Monday, December 23, 2019

Guadalupe Mountains: The Pinery: An Easy Starter Hike


Pine Springs Campground is at 5700' and most everything goes up from there.

If you are a low-lander the elevation can sneak up on you fast, leaving you in a heaving, exhausted,  headachey puddle on the ground. (I'm talking about a friend of mine of course!)

OK, OK, Basically, like me, if you live anywhere from 1500' on down you're a lowlander and higher elevations can be a challenge. Especially if you are on the older side of the scale - hum, let's see, according to my brother on my birthday 25 years ago, 40 is halfway to dead, so - checking the scale. . . checking the scale - yep, definitely me again. Two strikes. . .

through hard-won experience I know my limitations, so when first arriving at lofty elevations (Altitude is often misused here. Altitude is for anything in the air  while Elevation is for anything on the ground, i.e Air = Altitude and Earth = Elevation) I like to pick out an easy hike to start with. A hike that I can gauge my elevation-fitness on without getting myself into too much trouble..




Around the back corner of the Guadalupe Mountains National Park Visitor Center is the upper trailhead for the Pinery trail which fits the bill as a "checkout" hike.





























But before you go, it's worthwhile stopping in at the revamped visitor center. (Open 0800 to 1630 daily)

Inside, in addition to the front desk where maps, guides, and advice are available, there is a small theater where a short slideshow about the park is waiting to be seen, (the ranger will dim the lights, push the button, and start the show when asked.) as well as a decent little museum/display area designed to get you oriented to this place.




But once you've procrastinated all you can in the visitor center, there's nothing left to do but brave the trail.

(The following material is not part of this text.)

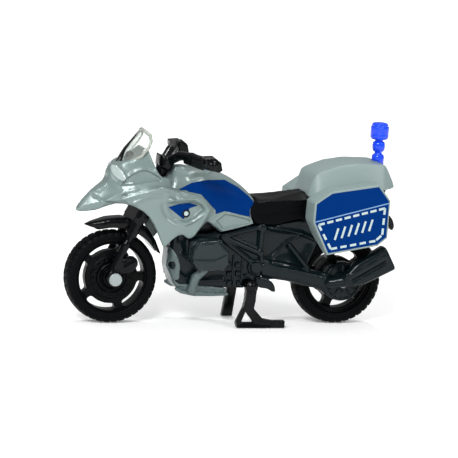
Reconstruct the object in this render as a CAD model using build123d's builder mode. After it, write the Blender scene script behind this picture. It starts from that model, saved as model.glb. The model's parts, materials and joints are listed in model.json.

The official trail leaves from the Visitor Center and meanders gently down to The Pinery, but as I mentioned in the last post, a trail from the campground to the Visitor Center can be found just behind the tent-camping pit toilets, pretty much doubling the distance to the Pinery but allowing you to leave your wheeled transportation sit where it is.

Round trip from the campground to the Pinery and back was two miles with an elevation drop/climb from end to end of a couple hundred feet.

If walking any distance at all is an issue, the Pinery, the location of one of the Butterfield Overland Mail Route stations, can also be visited in just a few dozen steps from the lower trailhead parking which is just off the highway.



The trail from the campground to Visitor Center is gravel but from Visitor Center to Pinery it's actually paved.



and lined with interpretive signs with some history, including natural history, as well as info on the various plants and trees found along the way.

I would recommend (based on personal experience) you save the interpretive signs for the return, or uphill part of the trip as they will give you plenty of excuses for stopping and puffing like an asthmatic chain-smoker while you read them. This lets you, without damage to your public persona, secretly rest up for the next few steps!



I did this hike the day I arrived, when the mountains were poking up into the clouds,



which would periodically get overburdened and spit big fat drops, but a rain jacket and my old Tilley hat took care of that.







The Butterfield Overland Mail Route was a short but amazing chapter in east to west communications. After reading the account of a journalist that rode one of the first trips between St Louis and San Francisco I can only still imagine what it was like riding in that coach for 25 straight days as it slammed and bounced across the primitive trail at an average of 5 miles an hour nearly 24 hours a day.

Those people were made of tougher stuff than me! 




This part of the wall,



which is clearly in imminent danger of falling over and joining the rest of the walls laying in bits on the ground,



is the dark area shown in this drawing of what this particular stage-stop looked like back in the day.

A stone-walled corral on the left butting up to one side of an enclosed courtyard with three small rooms tucked into one corner and a cooking shelter in another, with another small stockade type yard  for temporary visitors on the right.



It didn't last long as a Butterfield stage-stop since the route of the stage-line was moved south about a year after it was constructed, but its shelter and water up here at the top of Guadalupe Pass attracted freighters, drovers, and immigrants long after the stage was gone.




From here the original route west continued, actually still continues today as US-62/180, down the south side of the pass and around below the imposing 8000 ft buttress of El Capitan, but, since this hike didn't kill me, only kicked my ass, I'm going to hang around here at Guadalupe for several more days and trails before making that trek.